# Beagles



## Ronnem (Sep 14, 2005)

I am looking for a beagle pup. I am looking for a pup that possibly no one else will want, like a runt female. The only hang-ups I have is that it has to be a female and a pup around the 8 week mark is fine, please let me know if anyone has any up coming or on the ground litters. And if possible something without the run, again a pup no one else will want, the less run the better and has to be a female pup. Please let me know.

Ron
[email protected]


----------



## michhutr (Jan 16, 2009)

tried the dog pound?


----------



## Jumpshootin' (Jul 6, 2000)

How do you tell at 8 weeks of age how much run a pup has in it? And why do you want a dog that no one else does? Trying to get a free pup?


----------



## Fish Eye (Mar 30, 2007)

All we care about on this thread is the run, nose, and mouth-of course, some like me, care about the bench standard as well. If you're looking for a small pet dog, there are many better choices than a beagle in my opinion. Search "pocket beagle"s on the net. However, those dogs are pricey foo foo dogs and it sounds like you want a bargain. 

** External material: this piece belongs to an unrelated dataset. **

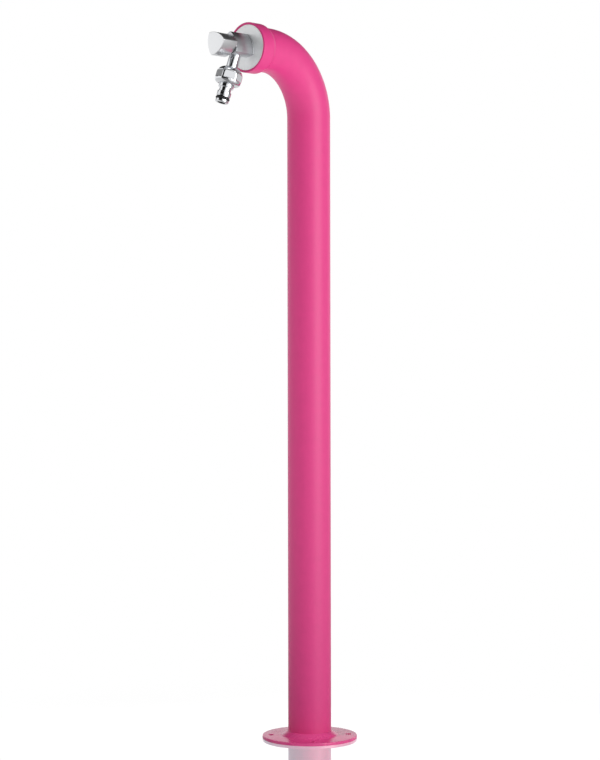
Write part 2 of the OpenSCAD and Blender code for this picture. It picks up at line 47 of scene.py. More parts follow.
# Sizes are in millimetres and angles in degrees. They are the CAD source's, apart from softened
# edges and the collar's shoulder

# Post and bend
POST_R = 30
POST_INNER_R = 28
AXIS_H = 950
BEND_R = 86
BEND_Z = AXIS_H - BEND_R
HEAD_STRAIGHT = 38
# Height of a ring of points just above the tube's foot
FOOT_RING = 3

# Play between a visible piece and the one that it sits on
PUSH = 0.1

# Base flange and its socket
LIP_T = 2
FLANGE_T = 4
FLANGE_R = 66
FLANGE_EDGE_SOFT = 1
FLANGE_UNDER_SOFT = 0.2
HUB_FOOT_R = 39.5
HUB_FOOT_SOFT = 0.8
HUB_TOP_R = 31.3
HUB_TOP = 10
HUB_TOP_SOFT = 0.4
ENTRY_R = 26
BOLTS = 4
BOLT_TURN = 45
BOLT_R = 54
BOLT_HOLE_R = 4
BOLT_CHAMFER = 0.35

# End disc and the collar round it, measured from the disc's face outwards
DISC_T = 3
SEAL_T = 1
DISC_R = 30.8
DISC_SOFT = 0.7
DISC_BACK_SOFT = 0.2
COLLAR_R = 33.8
COLLAR_FRONT = 0.5
COLLAR_LEN = 28
COLLAR_EDGE_R = 0.6
RIM_CHAMFER = 0.3
SHOULDER_LEN = 10.5
SHOULDER_SINK = 0.03
SHOULDER_LIP = 1

# Tap, measured from the disc's face outwards
TAP_WIDTH = 31
TAP_EDGE_R = 2
TAP_TURN = 8
BODY_ANGLE = 90 - TAP_TURN
TAIL_R = 10.412
TAIL_END = -24.6
ROSETTE_T = 2.8
ROSETTE_RIMS = 0.2, 0.35
BODY_BACK = 3.4
BODY_FRONT = 34.4
BODY_RIMS = 0.3, 0.5
CHAMBER_BACK = 11.4
CHAMBER_R = 11.012
WATERWAY_R = 6.012
HANDLE_BACK = 35.4
HANDLE_FRONT = 60.8
HANDLE_TURN = 45
HANDLE_ANGLE = BODY_ANGLE + HANDLE_TURN
HANDLE_RIMS = 0.4, 0.6
RECESS_R = 8.5
RECESS_DEPTH = 3
SPINDLE_HOLE_R = 4.1
SPINDLE_HOLE_TOP = 48
GRUB_HOLE_R = 2.6
GRUB_Z = 43.9
GRUB_IN = 3.2

# Spout, measured along it from the tap's axis, as are the nut and the nipple
SPOUT_ROOT = 17
SPOUT_LEAN = 15
SPOUT_R = 8
SPOUT_BORE_R = 6
SPOUT_END = 44.2

# Union nut: bulged above, rounded below, with six flats that run out into both
NUT_START = 31.2
NUT_END = 54.8
NUT_AF = 32.2
NUT_R = 18
NUT_TURN = 13
NUT_SHOULDER_R = 11
NUT_ROUND = 5.2
NUT_LIP_END = 37
NUT_BORE_R = 12.1
FLATS_START = 38.2
FLATS_END = 48.4
FLATS_RUN_OUT = 0.9
FLATS_SOFT = 0.35

# Hose nipple and its rubber ring
NIPPLE_START = 48.2
NIPPLE_THREAD_END = 54.4
NIPPLE_THREAD_R = 11.9
NIPPLE_BASE_R = 10.5
BASE_END = 59.6
GROOVE_R = 8.3
GROOVE_END = 65.6
SHOULDER_R = 9.9
SHOULDER_END = 71
LAND_END = 72.4
SEAT_R = 6.5
SEAT_END = 76.6
TIP_R = 9.3
TIP_END = 80.4
TIP_SLOPE = 1
NIPPLE_BORE_R = 5.4
# How far out of the bore the painted shade reaches, in millimetres
BORE_MOUTH = 0.2
RING_SECTION = 3.2

# Roundings of the nipple's edges
FINE_SOFT = 0.1
LAND_SOFT = 0.15
EDGE_SOFT = 0.3
WIDE_SOFT = 0.5

# Fineness of the meshes: sides of turned pieces and of outlines, then steps along a profile
FEW_SIDES = 48
HOLE_SIDES = 64
ROD_SIDES = 96
PIPE_SIDES = 192
FINE_SIDES = 256
NUT_SIDES = 480
POST_SIDES = 160
BAR_SIDES = 360
UPRIGHT_STEPS = 40
BEND_STEPS = 120
HEAD_STEPS = 6
SHOULDER_STEPS = 48
FLANGE_EDGE_STEPS = 6
RIM_STEPS = 6
NUT_TOP_STEPS, NUT_MIDDLE_STEPS, NUT_FOOT_STEPS = 48, 24, 20
RING_STEPS = 16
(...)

If you get a pet beagle be ready to give it a large fenced yard and/or long walks every day. That goes for any sporting breed. Want a nice small house hound? Try a mini dachshund. Those little guys will dig up chipmunks and moles-the hunt is is them.


----------



## Ronnem (Sep 14, 2005)

Hey guys, I have had beagles for 35 years, I will be house breaking the dog, that is why I want the around 8 week old pup, second the dog is for my mother, who just lost *her* beagle last year at 14 years old, and she has had beagles for longer than most of us have been alive. The dog will be hunted all fall on birds and straight through the winter on rabbits, so I want something with a nose. If you don't know if your bloodlines are big runners or not, well then I don't know what to tell you. No need to comment if you are not trying to help and only trying to cause a debate. I was trying to help keep a pup out of the pound, not get some head case out of the pound. I never said I wanted a free pup.

*You know what screw it, someone delete this post, I can see the direction this is going.*


----------